According to Mwala, Malawi’s neighbouring countries such as Zambia have their own per-capita income-which is derived by dividing total national output or income by the population size-exceeds $1000 mark yet Malawi’s per-capita or average income is way below.

Malawi’s per capita income is only at around $603 as of end 2020 from $228 in1996.

Experts contend that such a status quo is not worth smiling considering that such an increase is on account of the recent rebasing of GDP by the National Statistical Office (NSO) which saw nominal GDP increasing to $10.9 billion in 2020 from about $8 billion in 2019.

“If you look at countries that are developed, and even countries like China, they have a good number of rich people just like America which has also a good number of rich people there and because these people are rich and have created wealth, when we look at their GDP per-capita, they combine the wealth of individuals as well.Here in Malawi, if we had wealth individuals, then our per-capita GDP could have been high.”

She added: “So what we are doing at Sycamore, is about helping people with personal finance management so that they should have an awareness of how to create wealth and this awareness should not only be done at an individual level only but we want it translated to their private entities, their government entities and in general Malawi as a whole.”

Sycamore consult is a consulting firm registered in Malawi to provide expert business and project solutions to government, private sector as well as non-governmental organizations (NGOs).
Mwala, who has an extensive practical hands-on experience in corporate governance, said their company realizes that provision of skills of creating wealth cannot bring the desired results “if you plant these things on wrong soil.

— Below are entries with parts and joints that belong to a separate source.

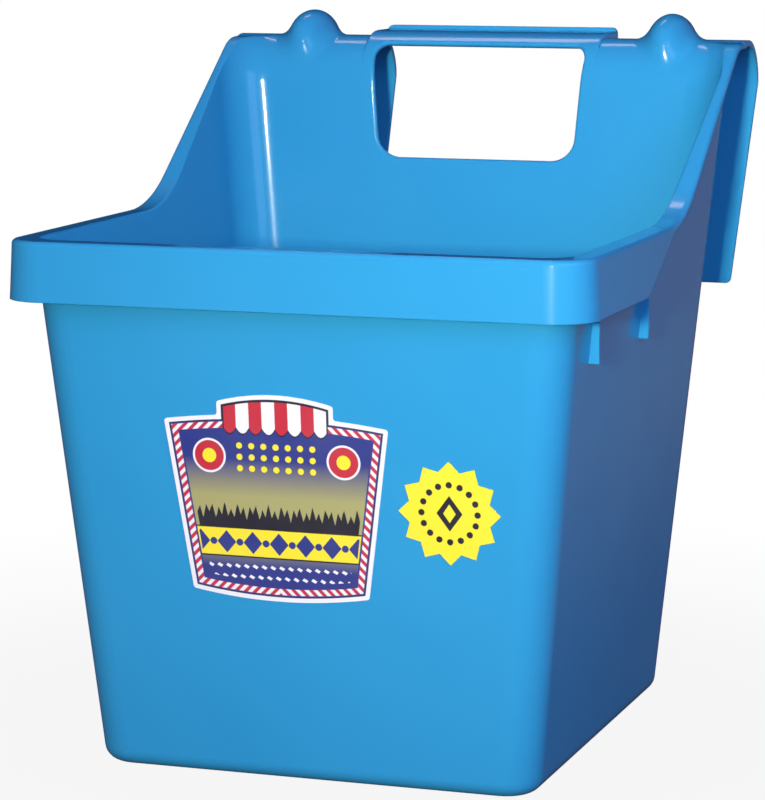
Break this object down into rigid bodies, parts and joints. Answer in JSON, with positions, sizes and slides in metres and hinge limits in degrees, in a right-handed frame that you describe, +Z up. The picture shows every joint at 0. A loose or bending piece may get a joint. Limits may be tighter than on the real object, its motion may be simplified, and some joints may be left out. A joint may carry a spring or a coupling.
{
  "type": "hook-over bucket feeder",
  "caption": "Open rectangular feed tub with a folded rim, rising side wings and twin rear hooks that hang it on a board, with a wide carrying opening between the hooks.",
  "frame": {"origin": "centre of the flat underside of the tub, where it stands on the ground", "axes": "+Z up out of the tub, +Y from the front wall towards the hooks, +X to the right seen from the front"},
  "size_m": [0.2856, 0.338, 0.3492],
  "materials": {
    "body_plastic": "semi-gloss moulded, smooth inside and out",
    "label_film": "printed film",
    "star_film": "printed film"
  },
  "bodies": {
    "root": {"feeder_body": "body_plastic", "front_label": "label_film", "star_sticker": "star_film"}
  },
  "joints": []
}
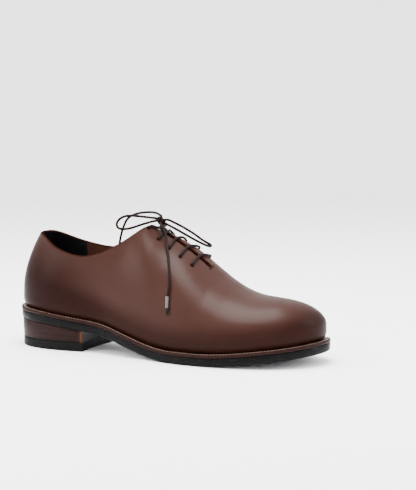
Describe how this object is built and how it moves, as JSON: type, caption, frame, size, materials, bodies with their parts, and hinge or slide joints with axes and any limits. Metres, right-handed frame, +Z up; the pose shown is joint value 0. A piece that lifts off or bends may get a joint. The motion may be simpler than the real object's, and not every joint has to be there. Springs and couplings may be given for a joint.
{
  "type": "whole cut oxford shoe",
  "caption": "Right whole cut oxford in brown calf, laced, on a welted leather sole with a stacked heel.",
  "frame": {"origin": "middle of the heel's rest face, on the floor", "axes": "+X towards the toe, +Y towards the inner side of the foot, +Z up"},
  "size_m": [0.3019, 0.104, 0.1277],
  "materials": {
    "calf": "smooth semi gloss burnished calf",
    "outsole_edge": "black waxed edge",
    "welt": "brown waxed welt",
    "heel_stack": "waxed stacked leather",
    "top_lift": "matt rubber",
    "insole": "soft lining leather",
    "tongue": "smooth calf",
    "lace": "round waxed cotton",
    "aglet": "clear sleeve over the lace"
  },
  "bodies": {
    "root": {"outsole": "outsole_edge", "welt": "welt", "heel_stack": "heel_stack", "top_lift": "top_lift", "insole": "insole", "upper": "calf", "tongue": "tongue", "lace_bar_1": "lace", "lace_bar_2": "lace", "lace_bar_3": "lace", "lace_bar_4": "lace", "lace_bar_5": "lace", "lace_knot": "lace", "lace_loop_back": "lace", "lace_loop_front": "lace", "lace_end_lateral": "lace", "lace_end_medial": "lace", "aglet_lateral": "aglet", "aglet_medial": "aglet"}
  },
  "joints": []
}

So the mindset is like soil.”

Quizzed to provide her thoughts on the new Malawi 2063 as to whether it has a potential to transform Malawi, and considering that the predecessor blue-print, Vision 2020 failed miserably, Mwala sounded optimistic.
“So the document itself is a very important document and if you ask me whether we are going to realize the vision or not, now it is going to depend on implementation,” said who has previously played key team roles in coordination review and input in businesses valuation for public listings, equity disposal, attracting new equity as well as company liquidations.

Malawi 2063 aspires to foster youth-centric “inclusive wealth creation and self-reliance.”
This, according to the new vision, will be possible through key three pillars and seven growth enablers.

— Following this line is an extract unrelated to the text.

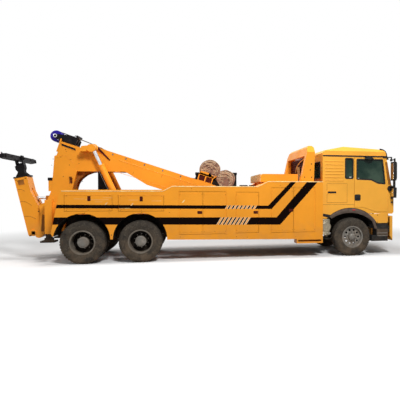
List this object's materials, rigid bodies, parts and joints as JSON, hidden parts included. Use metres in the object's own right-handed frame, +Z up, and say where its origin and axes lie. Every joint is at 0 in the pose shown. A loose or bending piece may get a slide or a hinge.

The document identifies agriculture productivity and commercialization, industrialisation and urbanization as the three anchoring pillars which have to be interlinked with the seven enablers namely, mindset change, effective governance systems and institutions, enhanced public sector performance, private sector dynamism, human capital development, economic infrastructure and environmental sustainability
Some of the topics to be tackled during the upcoming conference include wealth creation at the workplace, developing a wealth creation mindset, business capital raising, entrepreneurship, developing a saving and investment culture, agriculture for wealth creation in the African Continental Free Trade Area (AfCFTA), and creating business and personal wealth on the stock exchange.

In his touching mindset lecture delivered in Lilongwe on October 29, 2020, Vice President Saulosi Chilima who is synonymous to a champion of mindset change in modern Malawi, challenged Malawians on the need to change their mindset, as a precursor to personal development, national development and the smooth implementation of public sector reforms which he himself is overseeing as a Minister of Economic Planning and Development and Public Sector Reforms.

Said Chilima: “We have become a nation too obsessed with trivia. We no longer get interested in life changing discussions. We are now a cartoon nation. We need to change this.”
His thinking was echoed by his boss, Chakwera on January 19, 2021 during the launch of the Malawi 2063.

Chakwera lamented that Malawians waste too much time on trivia and idleness; waste too much money on entitlements and consumption; waste too much land on crops for subsistence living in an annual cycle of poverty and dependency; waste too much aid on sustaining the careers and livelihoods of foreigners whose very professions depend on the very same poor Malawians.